Erwinton Simatupang sebagai Peneliti Populi Center menambahkan gambaran problematik tentang IKN. Salah satunya keberadaan pembangunan IKN yang jelas akan menyerap tenaga kerja yang cukup banyak. Berdasarkan kajian yang ia cermati, kurang lebih sebanyak 500 ribu tenaga kerja, akan tetapi masalahnya adalah tenaga kerja tersebut kebanyakan adalah tenaga kontrak yang setelah proyek selesai mau di kemanakan juga harus menjadi perhatian serius. Selain itu, akan terjadi kesulitan pemantauan kinerja pemerintah mengingat salah satu pemantau kinerja adalah NGO dan para jurnalis yang Erwinton anggap akan kesulitan pula bagi mereka untuk pindah ke ibu kota baru. Meskipun demikian, Erwinton juga menggarisbawahi bahwa pemindahan ibukota baru menjadi sebuah kesempatan bagi Jakarta untuk segera mengatasi berbagai persoalan yang masih dirasakan hingga saat ini.
Pada akhir diskusi, Erwinton menegaskan memang perlu untuk dilakukan pemindahan ibu kota, namun pemindahan tersebut juga berkonsekuensi terhadap distribusi pemindahan kesejahteraan, sehingga jangan sampai terjadi hanya mengirimkan masalah di ibu kota lama ke ibu kota baru. Pada penjelas yang lain, Puteri lebih menuntut agar harus dilakukan kajian ulang tentang proses pemindahan. Baginya, rencana harus dibuat terlebih dahulu, bukan pembangunan fisik, karena di wilayah yang menjadi target pemindahan masih banyak dijumpai masyarakat yang tidak mengetahui lokasi tempat tinggalnya akan dilakukan pembangunan ibu kota negara.
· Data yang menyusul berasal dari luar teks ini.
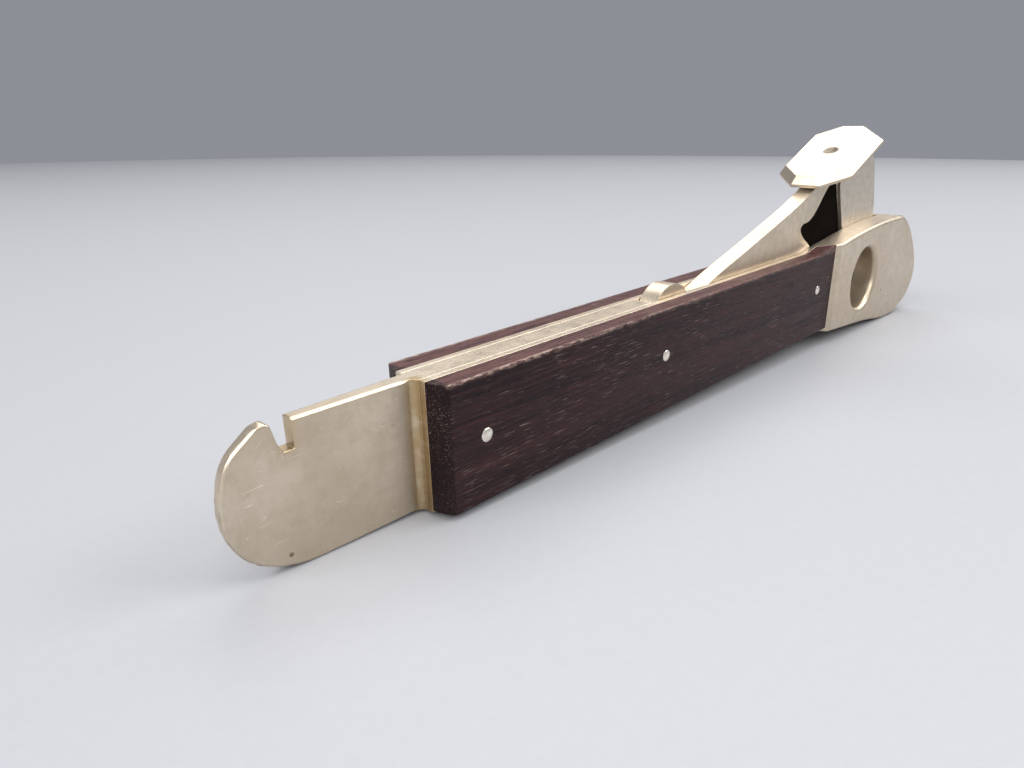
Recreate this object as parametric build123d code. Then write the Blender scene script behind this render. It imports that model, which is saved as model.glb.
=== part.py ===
from build123d import *
import math
import os

os.makedirs("parts", exist_ok=True)

# Driving dimensions, in millimetres. The working frame has x = 0 at the tail end of
# the handle, +X towards the cutting head, y = 0 in the middle of the core plate and
# z = 0 on the underside of the handle. place() moves it to the row frame.
FRAME_HEIGHT = 16.0
CORE_HALF = 1.6
LINER_HALF = 2.6
SCALE_HALF = 5.4
HEAD_HALF = 6.2
SCALE_BOTTOM = 0.4
FLARE_START = 96.4
FLARE_END = 99.8

BLADE_NEAR = -0.75
BLADE_FAR_TIP = 0.7
STEP_FILLET = 0.8

BORE_X = 114.6
BORE_Z = 8.0
BORE_R = 6.4

POCKET_REAR_X = 43.0
POCKET_FRONT_X = 130.0
POCKET_FLOOR = 2.2

PIVOT_X = 48.5
PIVOT_Z = 12.8
PIVOT_R = 1.5
PIVOT_HOLE_R = 1.55
KNUCKLE_R = 5.0

ARM_HALF = 1.5
TANG_HALF = 0.8
TANG_SLOT_HALF = 0.85
BLADE_RIVET_R = 0.9

PLATE_TAIL_X = 93.95
PLATE_TAIL_Z = 27.85
PLATE_LENGTH = 23.0
PLATE_HALF = 7.0
PLATE_CUT = 4.3
PLATE_THICK = 1.9
PLATE_BEVEL = 1.1
PLATE_TILT_DEG = 23.5
STUD_R = 1.4
DIMPLE_R = 1.3

SCALE_RIVET_R = 0.85
RIVET_CROWN = 0.22
RIVETS = (("rear_scale_rivet", 6.2, 8.6), ("middle_scale_rivet", 41.8, 9.0))
FRONT_PIN_X = 92.8
FRONT_PIN_Z = 9.3

SPRING_HALF = 1.3
SPRING_THICK = 0.55
SPRING_RIVET_X = 84.0
SPRING_RIVET_R = 0.8
SPRING_HEAD_R = 1.2

HEAD_DROP = 4.1
LENGTH_MIDDLE = 62.35


def place(shape):
    return Pos(-LENGTH_MIDDLE, 0, HEAD_DROP) * shape


def save(shape, name):
    export_step(place(shape), f"parts/{name}.step")


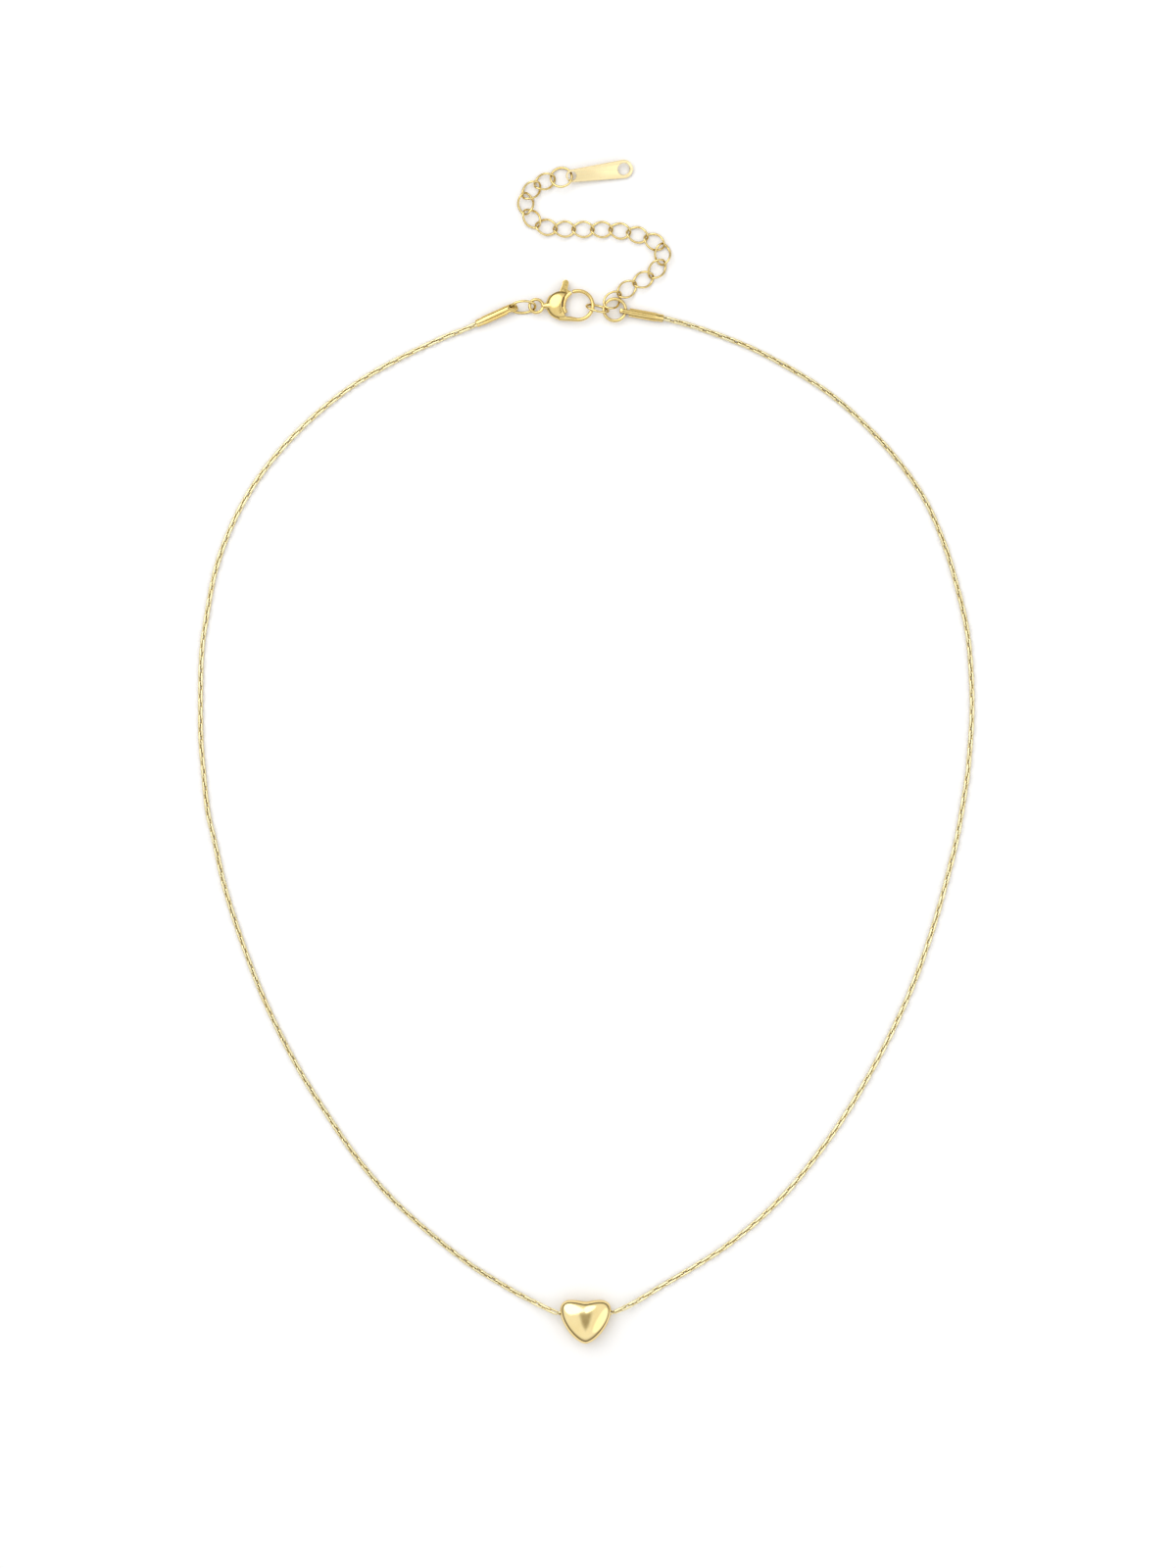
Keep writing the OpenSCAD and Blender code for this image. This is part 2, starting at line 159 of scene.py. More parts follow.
def loop_band(start, rings, sides, closed):
    """Quads between neighbouring rings of points."""
    faces = []
    for i in range(rings if closed else rings - 1):
        j = (i + 1) % rings
        for k in range(sides):
            m = (k + 1) % sides
            faces.append((start + i * sides + k, start + i * sides + m,
                          start + j * sides + m, start + j * sides + k))
    return faces


def sweep(path, outward, half_w, half_h, sides, closed=True, power=1.0):
    """Verts and faces of a wire along path. outward(i) points away from the loop.

    half_h is the wire's half size outwards and half_w its half size across."""
    verts = []
    count = len(path)
    for i, p in enumerate(path):
        if closed:
            way = path[(i + 1) % count] - path[i - 1]
        else:
            way = path[min(i + 1, count - 1)] - path[max(i - 1, 0)]
        way.normalize()
        out = outward(i)
        out = (out - way * out.dot(way)).normalized()
        side = way.cross(out)
        for k in range(sides):
            a = TAU * k / sides
            c, s = math.cos(a), math.sin(a)
            c = math.copysign(abs(c) ** power, c)
            s = math.copysign(abs(s) ** power, s)
            verts.append(p + side * (c * half_w) + out * (s * half_h))
    faces = loop_band(0, count, sides, closed)
    if not closed:
        faces.append(tuple(range(sides - 1, -1, -1)))
        faces.append(tuple((count - 1) * sides + k for k in range(sides)))
    return verts, faces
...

Sebagai penutup, Nirwono Joga menjelaskan tiga aspek penting dalam rencana pembangunan ibu kota negara. Pertama, perlu memastikan kepentingan apa di balik rencana IKN ini bermula. Apakah hanya kepentingan pribadi presiden atau memang kebutuhan bangsa, karena dengan itu dapat dilihat bahwa program ini akan berlanjut atau tidak. Terlepas rencana tersebut berdasar dari kepentingan pribadi atau bangsa, diperlukan untuk memastikan bahwa rencana ini bisa dapat berlanjut meskipun terjadi pergantian rezim pemerintahan. Kedua, master plan harus segera dituntaskan agar Bappenas terkesan tidak ragu-ragu dalam melangkah, karena terlihat bahwa pilot project tidak selaras dengan apa yang dilakukan Bappenas saat ini. Ketiga, perlu adanya kesinambungan dengan pihak swasta karena menurut Nirnowo pemerintah belum memiliki kapasitas untuk melakukan pembangunan wilayah, terlebih sebagai ibu kota baru. Selain itu, publik perlu untuk diyakinkan bahwa rencana ini memiliki landasan yang kuat untuk tetap dilanjutkan, misal, dengan memberikan contoh beberapa pembangunan di beberapa kota di Indonesia yang sudah menerapkan konsep Smart-Green-Sustainable.